Bei Bildung „auf dem falschen Weg“

Wenn sie Politikerin wäre, was hätte bei ihr Priorität, um Deutschland voranzubringen? Investitionen in die Bildung, so die klare Antwort. „Wir haben 810.000 Erstklässler in jedem Jahr, aber es fließt kaum Geld in die Bildung – da sind wir doch klar auf dem falschen Weg.“ In dem Sondervermögen für Infrastruktur etwa gebe es „keinen einzigen zusätzlichen Euro für frühkindliche Bildung“ und dabei sei der Personal-Mangel gerade in den Vor- und Grundschulen ein großes Problem.

SPD-Mitglied Sigl-Glöckner, die sich in der vergangenen Bundestagswahl in München (erfolglos) um ein Bundestagsmandat beworben hatte, fordert eine Abkehr vom stark exportorientierten deutschen Wirtschaftsmodell.

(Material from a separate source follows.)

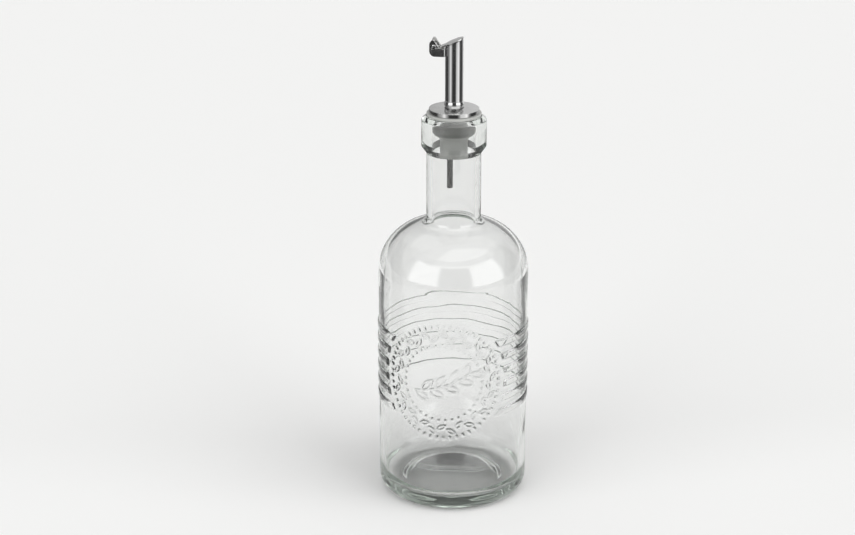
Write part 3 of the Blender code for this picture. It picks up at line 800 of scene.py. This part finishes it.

„Tod durch Schuldenbremse“

Auch ihre Position zur Schuldenbremse ist klar: „Tod durch Schuldenbremse“ ist ein Artikel des Dezernat Zukunft aus dem Herbst 2024 überschrieben. Die reine Lehre, „die Schulden immer ablehnt, ist falsch, schädlich und weltfremd“, heißt es dort. Auch in der bereits erwähnten Stellungnahme geht Sigl-Glöckner, Co-Vorsitzende des Wirtschaftspolitischen Beirats der SPD, mit der Schuldenbremse ins Gericht. „Die Einfügung der Bereichsausnahme (sowie die Nutzung von Sondervermögen) führt zu der ökonomisch widersinnigen Situation, dass die maximal zulässige Neuverschuldung unter der Schuldenbremse präzise in Abhängigkeit von der aktuellen Wirtschaftslage kalibriert wird, die meiste Neuverschuldung aber an der Schuldenbremse vorbeiläuft.“ Das sei so, als würde man beim Frühstück genau auf die Kalorien achten, um die eigene Diät zu kontrollieren und dann den Rest des Tages essen, was immer einem vorgesetzt wird.